[MATERIAL PROVIDED]
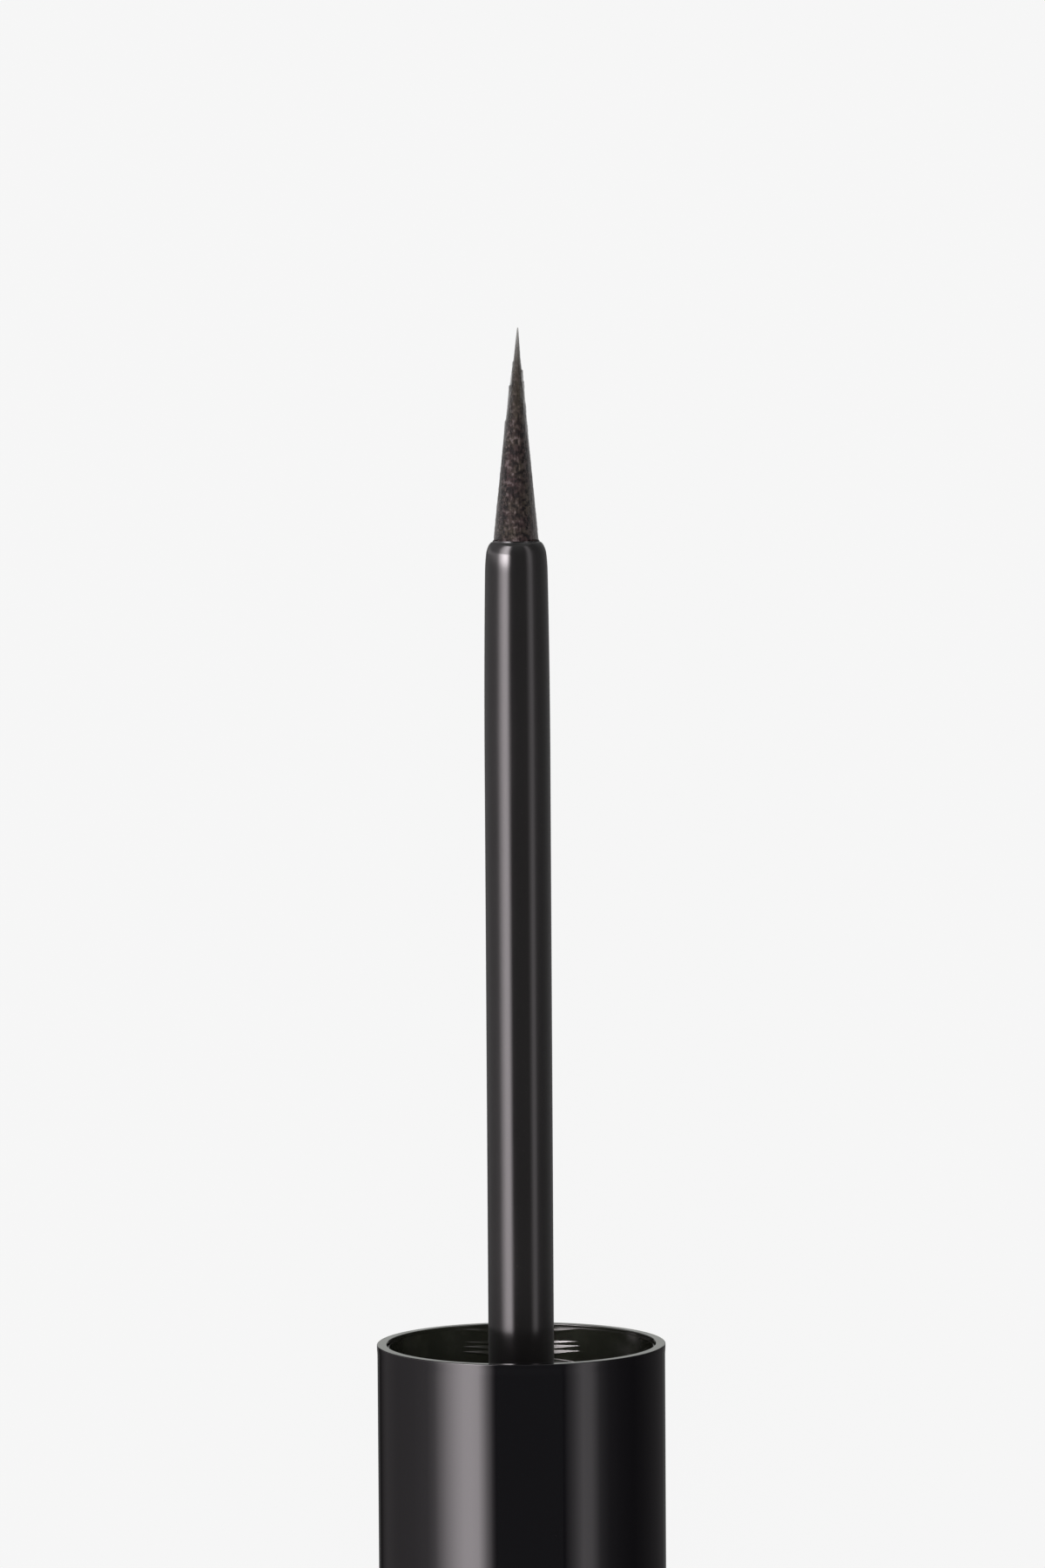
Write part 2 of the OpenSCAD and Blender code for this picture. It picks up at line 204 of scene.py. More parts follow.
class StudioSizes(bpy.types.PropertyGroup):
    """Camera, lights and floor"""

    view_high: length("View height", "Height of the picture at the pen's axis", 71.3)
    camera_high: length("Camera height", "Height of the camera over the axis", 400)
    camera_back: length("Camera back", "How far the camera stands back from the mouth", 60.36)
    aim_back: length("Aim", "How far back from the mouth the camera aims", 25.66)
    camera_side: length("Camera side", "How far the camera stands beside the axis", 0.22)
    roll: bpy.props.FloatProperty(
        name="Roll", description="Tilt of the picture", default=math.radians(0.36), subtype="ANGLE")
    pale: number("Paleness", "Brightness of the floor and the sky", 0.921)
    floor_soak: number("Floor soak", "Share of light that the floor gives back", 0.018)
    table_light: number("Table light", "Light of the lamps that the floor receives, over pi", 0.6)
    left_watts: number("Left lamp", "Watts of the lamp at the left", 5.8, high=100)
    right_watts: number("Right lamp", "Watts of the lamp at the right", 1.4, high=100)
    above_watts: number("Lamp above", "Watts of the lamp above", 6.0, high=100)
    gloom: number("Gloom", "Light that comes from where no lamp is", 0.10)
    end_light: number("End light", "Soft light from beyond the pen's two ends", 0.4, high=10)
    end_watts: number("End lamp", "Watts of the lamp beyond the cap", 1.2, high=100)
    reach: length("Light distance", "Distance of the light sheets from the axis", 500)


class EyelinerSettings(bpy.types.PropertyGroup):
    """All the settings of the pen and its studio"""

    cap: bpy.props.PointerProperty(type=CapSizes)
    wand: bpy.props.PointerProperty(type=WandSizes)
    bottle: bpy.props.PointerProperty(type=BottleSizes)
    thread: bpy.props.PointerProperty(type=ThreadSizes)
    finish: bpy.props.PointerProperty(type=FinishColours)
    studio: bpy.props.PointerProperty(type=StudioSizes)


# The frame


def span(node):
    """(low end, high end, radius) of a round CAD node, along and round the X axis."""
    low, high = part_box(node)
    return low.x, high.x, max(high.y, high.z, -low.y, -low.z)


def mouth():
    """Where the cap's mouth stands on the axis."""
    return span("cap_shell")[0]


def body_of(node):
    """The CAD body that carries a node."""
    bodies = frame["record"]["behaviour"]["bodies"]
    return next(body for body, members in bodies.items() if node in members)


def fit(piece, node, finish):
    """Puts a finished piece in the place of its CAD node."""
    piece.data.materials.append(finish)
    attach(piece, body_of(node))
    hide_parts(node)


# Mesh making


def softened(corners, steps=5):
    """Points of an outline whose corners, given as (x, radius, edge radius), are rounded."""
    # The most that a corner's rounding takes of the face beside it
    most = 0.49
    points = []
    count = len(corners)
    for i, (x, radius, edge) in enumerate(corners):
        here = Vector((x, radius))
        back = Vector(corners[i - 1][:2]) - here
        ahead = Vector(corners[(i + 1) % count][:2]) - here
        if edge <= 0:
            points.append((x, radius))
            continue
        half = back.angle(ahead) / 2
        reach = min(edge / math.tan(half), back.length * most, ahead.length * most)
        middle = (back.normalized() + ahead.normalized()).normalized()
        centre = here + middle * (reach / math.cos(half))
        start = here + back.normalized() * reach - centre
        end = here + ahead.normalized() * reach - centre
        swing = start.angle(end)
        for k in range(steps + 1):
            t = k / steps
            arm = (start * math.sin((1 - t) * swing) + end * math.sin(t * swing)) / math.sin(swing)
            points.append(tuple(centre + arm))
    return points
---
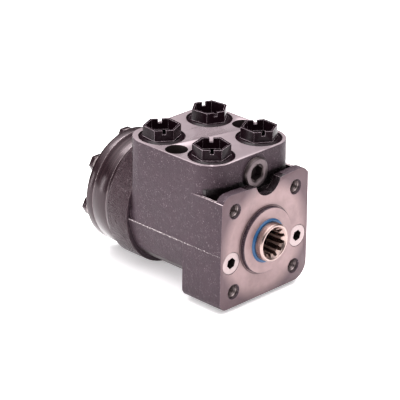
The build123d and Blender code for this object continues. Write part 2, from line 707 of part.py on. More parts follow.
---
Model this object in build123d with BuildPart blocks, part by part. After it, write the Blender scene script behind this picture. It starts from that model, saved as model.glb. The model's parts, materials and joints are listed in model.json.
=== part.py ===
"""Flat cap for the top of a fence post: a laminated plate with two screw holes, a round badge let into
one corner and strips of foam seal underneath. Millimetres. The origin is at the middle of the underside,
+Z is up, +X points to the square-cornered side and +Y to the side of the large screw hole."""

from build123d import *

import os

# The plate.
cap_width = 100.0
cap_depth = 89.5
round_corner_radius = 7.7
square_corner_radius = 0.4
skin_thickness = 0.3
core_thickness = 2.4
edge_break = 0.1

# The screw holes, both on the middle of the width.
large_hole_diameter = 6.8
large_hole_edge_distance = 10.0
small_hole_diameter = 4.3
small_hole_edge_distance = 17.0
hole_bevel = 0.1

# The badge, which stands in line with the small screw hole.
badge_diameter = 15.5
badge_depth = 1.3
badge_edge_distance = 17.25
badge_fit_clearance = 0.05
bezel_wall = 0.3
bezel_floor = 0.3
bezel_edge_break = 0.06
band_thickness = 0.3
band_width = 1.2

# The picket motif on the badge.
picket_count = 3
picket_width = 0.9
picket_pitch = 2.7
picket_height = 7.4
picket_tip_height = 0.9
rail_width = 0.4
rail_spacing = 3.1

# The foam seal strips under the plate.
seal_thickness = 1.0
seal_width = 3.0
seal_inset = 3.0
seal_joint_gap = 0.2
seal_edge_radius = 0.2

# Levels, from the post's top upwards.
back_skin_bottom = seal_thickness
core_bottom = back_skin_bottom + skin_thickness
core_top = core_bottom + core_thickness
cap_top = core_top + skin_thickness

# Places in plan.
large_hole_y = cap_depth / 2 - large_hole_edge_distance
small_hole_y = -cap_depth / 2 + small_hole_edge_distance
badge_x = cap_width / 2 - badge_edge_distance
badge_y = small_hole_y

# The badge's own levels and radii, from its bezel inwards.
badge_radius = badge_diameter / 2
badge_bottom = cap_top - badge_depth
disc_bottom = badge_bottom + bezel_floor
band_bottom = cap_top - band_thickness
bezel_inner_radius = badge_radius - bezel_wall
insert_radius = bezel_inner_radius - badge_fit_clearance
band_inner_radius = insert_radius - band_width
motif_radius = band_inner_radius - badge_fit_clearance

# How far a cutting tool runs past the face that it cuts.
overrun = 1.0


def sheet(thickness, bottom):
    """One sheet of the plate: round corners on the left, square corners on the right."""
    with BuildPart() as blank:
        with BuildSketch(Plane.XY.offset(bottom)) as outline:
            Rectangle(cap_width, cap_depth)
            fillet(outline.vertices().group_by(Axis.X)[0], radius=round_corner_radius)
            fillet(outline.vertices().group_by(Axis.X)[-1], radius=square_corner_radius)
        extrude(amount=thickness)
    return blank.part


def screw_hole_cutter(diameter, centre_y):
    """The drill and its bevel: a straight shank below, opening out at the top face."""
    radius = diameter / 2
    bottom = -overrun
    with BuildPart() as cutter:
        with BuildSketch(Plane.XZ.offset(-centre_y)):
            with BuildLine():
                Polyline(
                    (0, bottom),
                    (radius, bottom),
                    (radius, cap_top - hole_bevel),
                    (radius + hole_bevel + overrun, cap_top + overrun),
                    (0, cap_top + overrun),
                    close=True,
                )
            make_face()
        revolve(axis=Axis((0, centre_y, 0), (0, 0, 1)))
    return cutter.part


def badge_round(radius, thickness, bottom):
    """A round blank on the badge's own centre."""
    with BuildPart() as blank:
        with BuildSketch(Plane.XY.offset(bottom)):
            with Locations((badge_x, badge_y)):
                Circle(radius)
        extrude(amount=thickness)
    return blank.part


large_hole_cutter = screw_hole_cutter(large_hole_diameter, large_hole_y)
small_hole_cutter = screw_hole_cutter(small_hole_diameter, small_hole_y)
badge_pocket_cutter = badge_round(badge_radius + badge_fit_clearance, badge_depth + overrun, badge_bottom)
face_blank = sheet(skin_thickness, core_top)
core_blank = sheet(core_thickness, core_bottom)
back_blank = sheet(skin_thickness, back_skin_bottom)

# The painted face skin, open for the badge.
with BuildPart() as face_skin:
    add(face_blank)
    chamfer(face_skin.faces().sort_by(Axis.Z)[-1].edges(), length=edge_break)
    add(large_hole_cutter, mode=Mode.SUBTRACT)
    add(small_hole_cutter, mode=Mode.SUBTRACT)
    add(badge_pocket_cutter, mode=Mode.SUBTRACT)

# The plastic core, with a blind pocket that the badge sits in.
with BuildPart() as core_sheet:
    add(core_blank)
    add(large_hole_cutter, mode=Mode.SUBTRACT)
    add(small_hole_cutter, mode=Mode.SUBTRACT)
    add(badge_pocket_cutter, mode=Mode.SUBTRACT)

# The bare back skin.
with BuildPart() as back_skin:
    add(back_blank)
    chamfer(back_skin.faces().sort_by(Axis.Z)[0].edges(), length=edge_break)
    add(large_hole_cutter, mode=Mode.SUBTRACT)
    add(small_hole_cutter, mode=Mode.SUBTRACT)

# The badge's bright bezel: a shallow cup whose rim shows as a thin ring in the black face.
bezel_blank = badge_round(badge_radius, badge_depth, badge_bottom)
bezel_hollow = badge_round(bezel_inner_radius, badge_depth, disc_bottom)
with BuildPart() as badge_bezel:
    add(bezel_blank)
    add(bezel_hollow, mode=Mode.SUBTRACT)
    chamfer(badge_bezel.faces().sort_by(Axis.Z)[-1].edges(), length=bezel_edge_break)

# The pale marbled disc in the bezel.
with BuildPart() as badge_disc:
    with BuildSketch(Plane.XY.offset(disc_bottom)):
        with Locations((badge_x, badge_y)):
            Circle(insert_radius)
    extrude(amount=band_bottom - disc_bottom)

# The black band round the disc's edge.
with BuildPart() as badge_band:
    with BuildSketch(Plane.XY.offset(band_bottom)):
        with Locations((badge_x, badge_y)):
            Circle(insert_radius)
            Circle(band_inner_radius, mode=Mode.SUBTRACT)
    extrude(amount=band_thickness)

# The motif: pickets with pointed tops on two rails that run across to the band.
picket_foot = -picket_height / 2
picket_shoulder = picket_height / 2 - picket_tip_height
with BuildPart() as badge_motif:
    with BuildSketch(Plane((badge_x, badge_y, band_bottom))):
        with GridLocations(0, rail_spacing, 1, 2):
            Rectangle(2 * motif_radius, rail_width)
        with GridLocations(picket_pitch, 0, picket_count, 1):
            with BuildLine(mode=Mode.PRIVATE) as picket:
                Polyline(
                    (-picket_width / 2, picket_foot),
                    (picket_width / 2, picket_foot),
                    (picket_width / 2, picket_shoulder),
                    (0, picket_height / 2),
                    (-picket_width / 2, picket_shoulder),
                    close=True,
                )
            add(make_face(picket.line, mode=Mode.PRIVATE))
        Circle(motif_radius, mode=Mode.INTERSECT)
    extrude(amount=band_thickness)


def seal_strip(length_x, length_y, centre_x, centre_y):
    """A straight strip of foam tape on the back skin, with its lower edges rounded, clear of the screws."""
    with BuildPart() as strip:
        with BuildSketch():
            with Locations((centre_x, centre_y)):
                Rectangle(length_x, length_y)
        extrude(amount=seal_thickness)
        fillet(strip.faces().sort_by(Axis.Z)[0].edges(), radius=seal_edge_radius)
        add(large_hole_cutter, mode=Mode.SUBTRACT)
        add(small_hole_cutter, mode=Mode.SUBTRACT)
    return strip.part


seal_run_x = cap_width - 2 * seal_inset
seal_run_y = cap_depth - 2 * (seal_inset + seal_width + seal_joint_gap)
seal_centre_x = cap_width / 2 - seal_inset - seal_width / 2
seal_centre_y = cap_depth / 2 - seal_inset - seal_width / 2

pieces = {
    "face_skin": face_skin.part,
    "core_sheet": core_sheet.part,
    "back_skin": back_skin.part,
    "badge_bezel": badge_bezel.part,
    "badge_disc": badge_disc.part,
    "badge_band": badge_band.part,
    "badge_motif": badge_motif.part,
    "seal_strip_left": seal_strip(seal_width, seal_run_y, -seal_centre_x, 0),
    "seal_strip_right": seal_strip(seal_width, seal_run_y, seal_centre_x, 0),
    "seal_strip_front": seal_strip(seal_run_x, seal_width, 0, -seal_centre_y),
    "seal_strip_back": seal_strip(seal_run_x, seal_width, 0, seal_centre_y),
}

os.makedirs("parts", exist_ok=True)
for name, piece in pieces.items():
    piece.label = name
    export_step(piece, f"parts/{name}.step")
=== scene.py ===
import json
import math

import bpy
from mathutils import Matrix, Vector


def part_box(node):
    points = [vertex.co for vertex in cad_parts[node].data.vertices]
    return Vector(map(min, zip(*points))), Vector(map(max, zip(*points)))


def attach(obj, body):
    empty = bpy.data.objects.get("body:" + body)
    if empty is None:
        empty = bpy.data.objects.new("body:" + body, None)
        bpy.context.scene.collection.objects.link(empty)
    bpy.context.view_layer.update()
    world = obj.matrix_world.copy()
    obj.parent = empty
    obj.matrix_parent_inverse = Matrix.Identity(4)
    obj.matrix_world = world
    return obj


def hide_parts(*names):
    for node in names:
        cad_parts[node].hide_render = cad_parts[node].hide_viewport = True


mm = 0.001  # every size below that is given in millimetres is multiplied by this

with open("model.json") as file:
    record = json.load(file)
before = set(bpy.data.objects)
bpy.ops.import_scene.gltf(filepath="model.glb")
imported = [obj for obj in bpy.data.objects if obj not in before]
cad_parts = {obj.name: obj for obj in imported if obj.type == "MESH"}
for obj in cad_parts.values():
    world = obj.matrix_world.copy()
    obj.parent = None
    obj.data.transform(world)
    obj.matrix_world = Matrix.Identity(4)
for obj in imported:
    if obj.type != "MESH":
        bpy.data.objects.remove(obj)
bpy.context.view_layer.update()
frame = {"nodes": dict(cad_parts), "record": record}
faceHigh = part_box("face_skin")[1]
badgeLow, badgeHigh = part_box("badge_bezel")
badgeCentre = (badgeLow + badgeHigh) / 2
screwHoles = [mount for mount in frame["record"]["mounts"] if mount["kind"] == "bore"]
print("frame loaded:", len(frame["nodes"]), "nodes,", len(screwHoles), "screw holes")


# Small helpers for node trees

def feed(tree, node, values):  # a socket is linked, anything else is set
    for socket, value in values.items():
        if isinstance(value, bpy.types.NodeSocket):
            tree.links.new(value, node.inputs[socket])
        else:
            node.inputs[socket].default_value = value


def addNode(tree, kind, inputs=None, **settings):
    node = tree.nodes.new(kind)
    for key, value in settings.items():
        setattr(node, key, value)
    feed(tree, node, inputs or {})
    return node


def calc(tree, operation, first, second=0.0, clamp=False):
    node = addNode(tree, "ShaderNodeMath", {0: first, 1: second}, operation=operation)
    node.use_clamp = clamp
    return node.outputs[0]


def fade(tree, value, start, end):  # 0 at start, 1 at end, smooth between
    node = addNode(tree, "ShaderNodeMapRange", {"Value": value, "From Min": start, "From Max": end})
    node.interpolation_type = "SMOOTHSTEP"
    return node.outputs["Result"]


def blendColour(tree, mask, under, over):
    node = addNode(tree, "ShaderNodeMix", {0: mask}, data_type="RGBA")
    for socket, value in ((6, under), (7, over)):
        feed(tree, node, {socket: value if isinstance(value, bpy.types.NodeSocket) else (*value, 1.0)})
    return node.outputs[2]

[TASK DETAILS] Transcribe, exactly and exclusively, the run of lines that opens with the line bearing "seal_run_y = cap_depth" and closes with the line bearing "obj.parent = None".

[WRITTEN RESPONSE]
seal_run_y = cap_depth - 2 * (seal_inset + seal_width + seal_joint_gap)
seal_centre_x = cap_width / 2 - seal_inset - seal_width / 2
seal_centre_y = cap_depth / 2 - seal_inset - seal_width / 2

pieces = {
    "face_skin": face_skin.part,
    "core_sheet": core_sheet.part,
    "back_skin": back_skin.part,
    "badge_bezel": badge_bezel.part,
    "badge_disc": badge_disc.part,
    "badge_band": badge_band.part,
    "badge_motif": badge_motif.part,
    "seal_strip_left": seal_strip(seal_width, seal_run_y, -seal_centre_x, 0),
    "seal_strip_right": seal_strip(seal_width, seal_run_y, seal_centre_x, 0),
    "seal_strip_front": seal_strip(seal_run_x, seal_width, 0, -seal_centre_y),
    "seal_strip_back": seal_strip(seal_run_x, seal_width, 0, seal_centre_y),
}

os.makedirs("parts", exist_ok=True)
for name, piece in pieces.items():
    piece.label = name
    export_step(piece, f"parts/{name}.step")
=== scene.py ===
import json
import math

import bpy
from mathutils import Matrix, Vector


def part_box(node):
    points = [vertex.co for vertex in cad_parts[node].data.vertices]
    return Vector(map(min, zip(*points))), Vector(map(max, zip(*points)))


def attach(obj, body):
    empty = bpy.data.objects.get("body:" + body)
    if empty is None:
        empty = bpy.data.objects.new("body:" + body, None)
        bpy.context.scene.collection.objects.link(empty)
    bpy.context.view_layer.update()
    world = obj.matrix_world.copy()
    obj.parent = empty
    obj.matrix_parent_inverse = Matrix.Identity(4)
    obj.matrix_world = world
    return obj


def hide_parts(*names):
    for node in names:
        cad_parts[node].hide_render = cad_parts[node].hide_viewport = True


mm = 0.001  # every size below that is given in millimetres is multiplied by this

with open("model.json") as file:
    record = json.load(file)
before = set(bpy.data.objects)
bpy.ops.import_scene.gltf(filepath="model.glb")
imported = [obj for obj in bpy.data.objects if obj not in before]
cad_parts = {obj.name: obj for obj in imported if obj.type == "MESH"}
for obj in cad_parts.values():
    world = obj.matrix_world.copy()
    obj.parent = None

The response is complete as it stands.